— What to work on —
Look below for the line containing "Write part 3". Output it and each remaining line of the entries exactly, and nothing else.

— Raw records —
+--

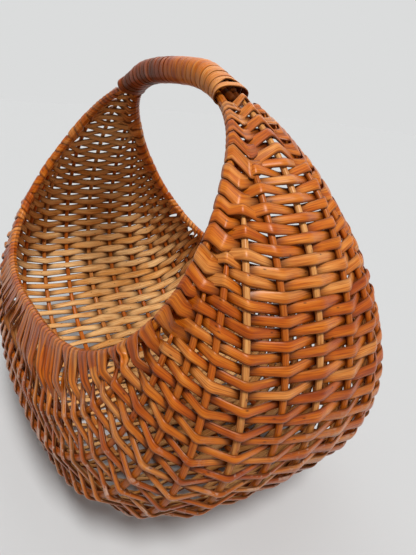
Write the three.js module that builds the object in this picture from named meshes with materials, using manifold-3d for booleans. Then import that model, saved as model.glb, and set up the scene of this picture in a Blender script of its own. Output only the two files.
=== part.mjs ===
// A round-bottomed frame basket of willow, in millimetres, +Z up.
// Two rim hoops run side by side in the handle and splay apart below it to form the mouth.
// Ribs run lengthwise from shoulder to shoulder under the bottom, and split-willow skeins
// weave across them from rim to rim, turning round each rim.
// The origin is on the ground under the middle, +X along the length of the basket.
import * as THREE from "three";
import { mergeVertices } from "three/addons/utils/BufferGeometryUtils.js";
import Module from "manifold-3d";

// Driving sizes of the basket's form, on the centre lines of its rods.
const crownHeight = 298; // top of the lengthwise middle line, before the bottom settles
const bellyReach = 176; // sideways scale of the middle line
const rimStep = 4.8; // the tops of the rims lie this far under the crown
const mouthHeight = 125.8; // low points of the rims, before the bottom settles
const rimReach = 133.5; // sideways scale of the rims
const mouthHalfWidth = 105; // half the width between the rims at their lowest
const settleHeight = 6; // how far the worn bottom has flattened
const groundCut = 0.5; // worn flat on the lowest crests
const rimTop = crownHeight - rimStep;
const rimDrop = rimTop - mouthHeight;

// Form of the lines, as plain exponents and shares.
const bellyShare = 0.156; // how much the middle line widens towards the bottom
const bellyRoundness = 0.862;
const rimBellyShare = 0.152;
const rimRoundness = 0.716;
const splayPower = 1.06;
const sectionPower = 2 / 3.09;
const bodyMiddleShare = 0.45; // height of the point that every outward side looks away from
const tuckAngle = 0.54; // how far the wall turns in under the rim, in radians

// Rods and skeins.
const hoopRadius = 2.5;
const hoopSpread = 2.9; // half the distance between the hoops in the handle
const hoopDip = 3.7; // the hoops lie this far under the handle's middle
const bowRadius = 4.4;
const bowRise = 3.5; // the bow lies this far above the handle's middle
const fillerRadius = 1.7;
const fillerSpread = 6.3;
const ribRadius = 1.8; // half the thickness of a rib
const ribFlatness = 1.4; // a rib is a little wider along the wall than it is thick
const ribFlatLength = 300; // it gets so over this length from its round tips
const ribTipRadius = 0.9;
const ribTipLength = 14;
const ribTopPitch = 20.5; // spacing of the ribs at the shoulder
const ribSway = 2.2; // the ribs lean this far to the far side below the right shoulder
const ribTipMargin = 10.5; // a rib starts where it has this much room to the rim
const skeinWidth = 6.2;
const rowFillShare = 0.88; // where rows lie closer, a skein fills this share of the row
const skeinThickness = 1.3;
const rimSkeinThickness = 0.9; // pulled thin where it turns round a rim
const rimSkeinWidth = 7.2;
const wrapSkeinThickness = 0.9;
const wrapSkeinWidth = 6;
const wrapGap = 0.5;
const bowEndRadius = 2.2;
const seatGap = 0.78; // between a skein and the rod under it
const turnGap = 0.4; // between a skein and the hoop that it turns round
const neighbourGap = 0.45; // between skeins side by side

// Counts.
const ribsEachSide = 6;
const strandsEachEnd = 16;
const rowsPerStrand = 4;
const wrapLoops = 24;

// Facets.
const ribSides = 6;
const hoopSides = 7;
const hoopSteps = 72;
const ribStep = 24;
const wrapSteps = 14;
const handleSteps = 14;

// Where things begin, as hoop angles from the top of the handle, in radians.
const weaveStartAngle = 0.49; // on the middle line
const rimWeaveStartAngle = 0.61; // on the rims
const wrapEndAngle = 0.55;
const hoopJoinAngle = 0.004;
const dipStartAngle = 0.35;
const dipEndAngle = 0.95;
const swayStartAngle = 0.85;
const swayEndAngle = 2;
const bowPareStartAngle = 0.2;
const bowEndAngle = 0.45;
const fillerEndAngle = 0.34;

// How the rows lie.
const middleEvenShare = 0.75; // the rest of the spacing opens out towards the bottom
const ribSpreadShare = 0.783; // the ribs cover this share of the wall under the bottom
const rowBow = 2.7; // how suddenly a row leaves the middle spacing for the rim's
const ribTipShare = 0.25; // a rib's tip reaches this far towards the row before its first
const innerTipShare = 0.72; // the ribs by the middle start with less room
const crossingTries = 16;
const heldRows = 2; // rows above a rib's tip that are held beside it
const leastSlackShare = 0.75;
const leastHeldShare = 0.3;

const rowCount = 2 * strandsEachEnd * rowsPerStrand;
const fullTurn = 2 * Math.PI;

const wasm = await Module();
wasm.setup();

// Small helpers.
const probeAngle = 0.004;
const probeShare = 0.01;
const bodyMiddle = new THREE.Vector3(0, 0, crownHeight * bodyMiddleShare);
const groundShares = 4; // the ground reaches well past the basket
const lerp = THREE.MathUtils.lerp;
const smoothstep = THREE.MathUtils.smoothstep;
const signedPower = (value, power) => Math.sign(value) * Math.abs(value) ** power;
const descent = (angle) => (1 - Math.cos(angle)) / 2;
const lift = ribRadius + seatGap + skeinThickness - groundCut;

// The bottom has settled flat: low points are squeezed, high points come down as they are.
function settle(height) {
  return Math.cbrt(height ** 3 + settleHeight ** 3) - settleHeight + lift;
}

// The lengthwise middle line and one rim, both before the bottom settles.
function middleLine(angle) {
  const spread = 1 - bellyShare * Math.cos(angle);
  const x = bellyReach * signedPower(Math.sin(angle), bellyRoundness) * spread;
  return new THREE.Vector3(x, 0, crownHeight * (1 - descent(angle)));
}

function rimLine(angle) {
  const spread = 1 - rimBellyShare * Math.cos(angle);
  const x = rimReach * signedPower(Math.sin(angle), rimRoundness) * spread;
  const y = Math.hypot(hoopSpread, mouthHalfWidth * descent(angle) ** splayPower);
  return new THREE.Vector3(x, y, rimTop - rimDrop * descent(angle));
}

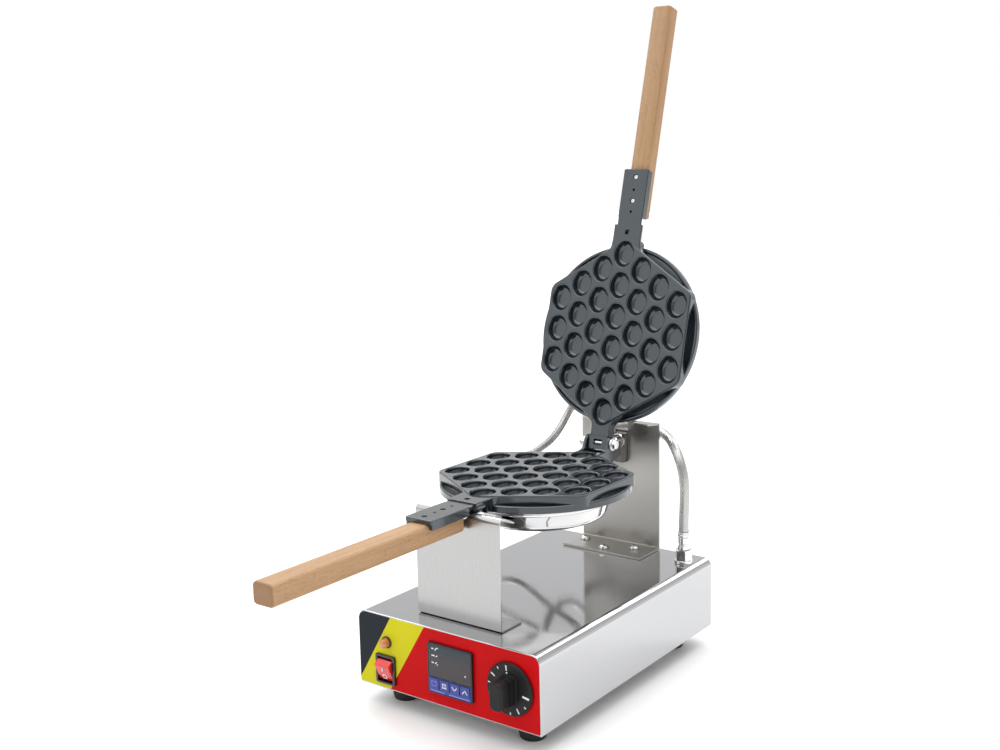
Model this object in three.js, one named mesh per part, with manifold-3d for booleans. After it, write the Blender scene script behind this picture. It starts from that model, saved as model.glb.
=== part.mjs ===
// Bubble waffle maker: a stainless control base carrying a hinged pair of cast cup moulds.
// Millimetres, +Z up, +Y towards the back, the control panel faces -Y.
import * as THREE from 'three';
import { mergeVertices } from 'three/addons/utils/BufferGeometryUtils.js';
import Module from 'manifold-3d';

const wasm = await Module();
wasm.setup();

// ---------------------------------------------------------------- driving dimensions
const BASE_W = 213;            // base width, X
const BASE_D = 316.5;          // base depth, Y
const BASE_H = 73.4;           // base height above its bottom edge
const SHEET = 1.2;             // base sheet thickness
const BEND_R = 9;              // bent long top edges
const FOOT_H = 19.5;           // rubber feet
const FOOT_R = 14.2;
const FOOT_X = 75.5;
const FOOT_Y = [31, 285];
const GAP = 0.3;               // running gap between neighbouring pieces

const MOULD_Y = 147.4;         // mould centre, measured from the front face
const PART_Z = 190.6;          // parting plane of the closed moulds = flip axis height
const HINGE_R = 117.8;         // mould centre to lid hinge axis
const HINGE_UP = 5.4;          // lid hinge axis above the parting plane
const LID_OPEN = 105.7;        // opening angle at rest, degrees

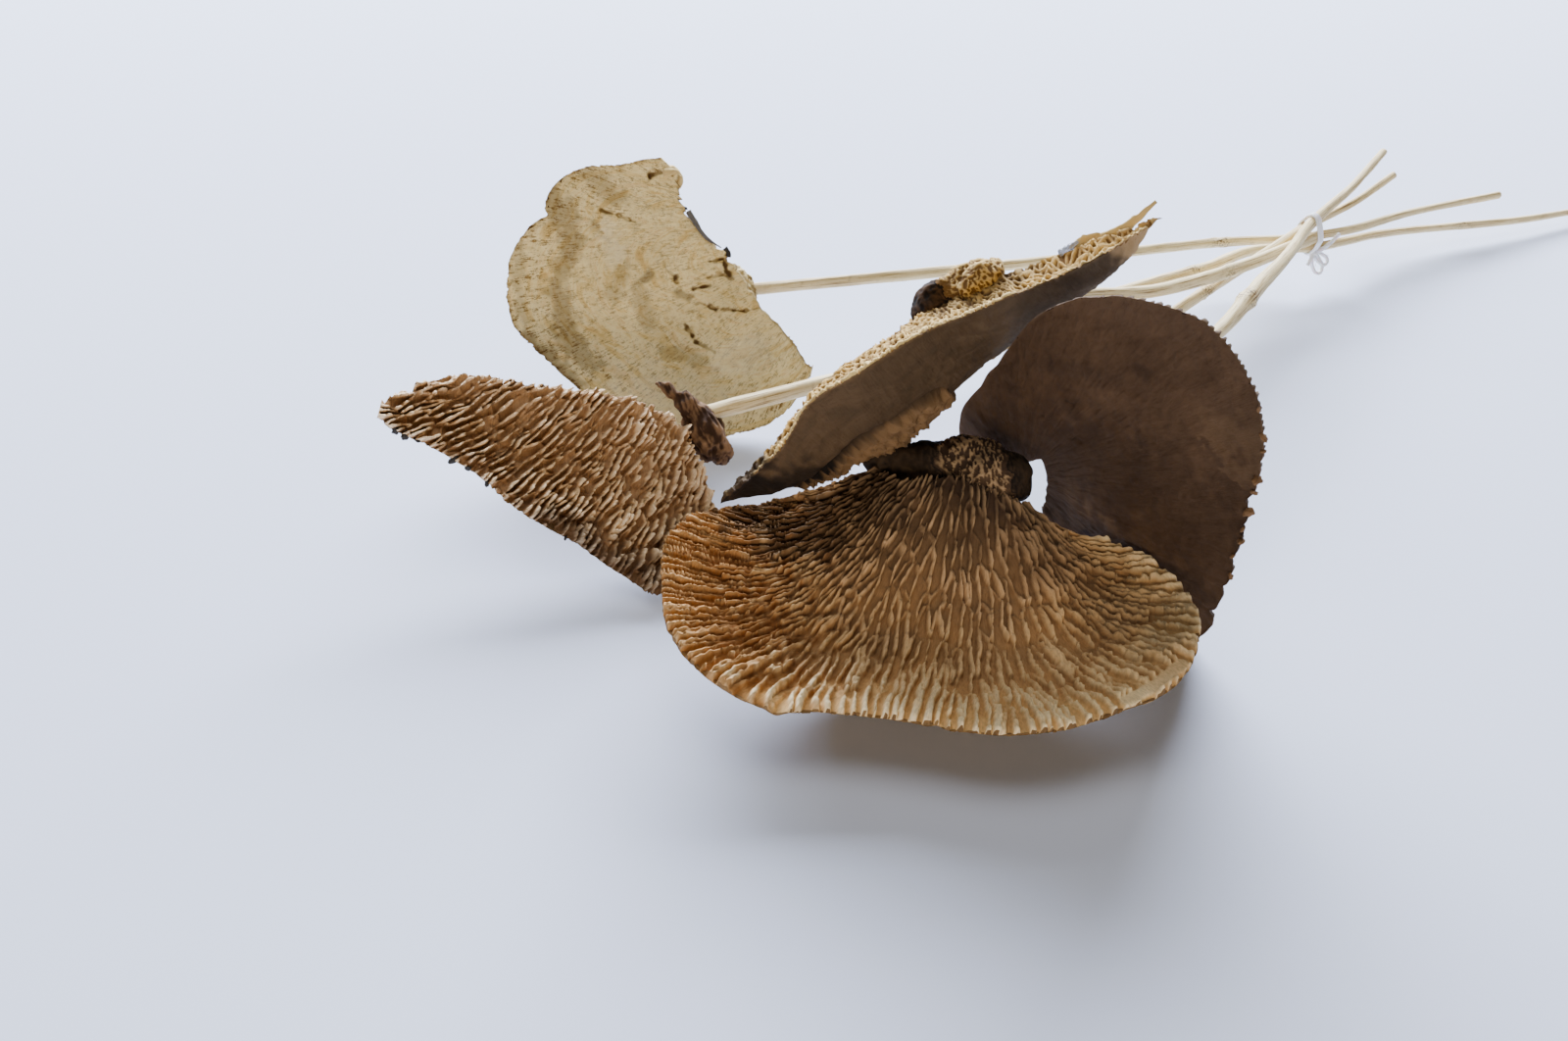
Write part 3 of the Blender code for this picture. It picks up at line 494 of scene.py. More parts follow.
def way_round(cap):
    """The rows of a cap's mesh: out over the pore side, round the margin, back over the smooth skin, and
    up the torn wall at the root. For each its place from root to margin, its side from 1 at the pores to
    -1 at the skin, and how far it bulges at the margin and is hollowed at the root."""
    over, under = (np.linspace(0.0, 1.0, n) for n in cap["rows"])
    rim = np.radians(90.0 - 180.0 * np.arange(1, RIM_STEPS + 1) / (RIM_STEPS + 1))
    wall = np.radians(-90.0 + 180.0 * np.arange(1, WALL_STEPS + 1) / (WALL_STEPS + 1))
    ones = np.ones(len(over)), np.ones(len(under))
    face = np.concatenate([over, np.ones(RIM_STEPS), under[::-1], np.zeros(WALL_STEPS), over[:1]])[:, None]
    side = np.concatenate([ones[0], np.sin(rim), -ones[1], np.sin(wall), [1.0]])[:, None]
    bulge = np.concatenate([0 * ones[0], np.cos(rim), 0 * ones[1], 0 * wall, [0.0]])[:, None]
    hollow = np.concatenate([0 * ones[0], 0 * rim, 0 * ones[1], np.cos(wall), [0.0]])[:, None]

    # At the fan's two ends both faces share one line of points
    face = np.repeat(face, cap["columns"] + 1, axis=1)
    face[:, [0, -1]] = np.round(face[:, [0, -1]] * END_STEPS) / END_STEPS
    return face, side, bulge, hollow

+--

— Reply —
Write part 3 of the Blender code for this picture. It picks up at line 494 of scene.py. More parts follow.
def way_round(cap):
    """The rows of a cap's mesh: out over the pore side, round the margin, back over the smooth skin, and
    up the torn wall at the root. For each its place from root to margin, its side from 1 at the pores to
    -1 at the skin, and how far it bulges at the margin and is hollowed at the root."""
    over, under = (np.linspace(0.0, 1.0, n) for n in cap["rows"])
    rim = np.radians(90.0 - 180.0 * np.arange(1, RIM_STEPS + 1) / (RIM_STEPS + 1))
    wall = np.radians(-90.0 + 180.0 * np.arange(1, WALL_STEPS + 1) / (WALL_STEPS + 1))
    ones = np.ones(len(over)), np.ones(len(under))
    face = np.concatenate([over, np.ones(RIM_STEPS), under[::-1], np.zeros(WALL_STEPS), over[:1]])[:, None]
    side = np.concatenate([ones[0], np.sin(rim), -ones[1], np.sin(wall), [1.0]])[:, None]
    bulge = np.concatenate([0 * ones[0], np.cos(rim), 0 * ones[1], 0 * wall, [0.0]])[:, None]
    hollow = np.concatenate([0 * ones[0], 0 * rim, 0 * ones[1], np.cos(wall), [0.0]])[:, None]

    # At the fan's two ends both faces share one line of points
    face = np.repeat(face, cap["columns"] + 1, axis=1)
    face[:, [0, -1]] = np.round(face[:, [0, -1]] * END_STEPS) / END_STEPS
    return face, side, bulge, hollow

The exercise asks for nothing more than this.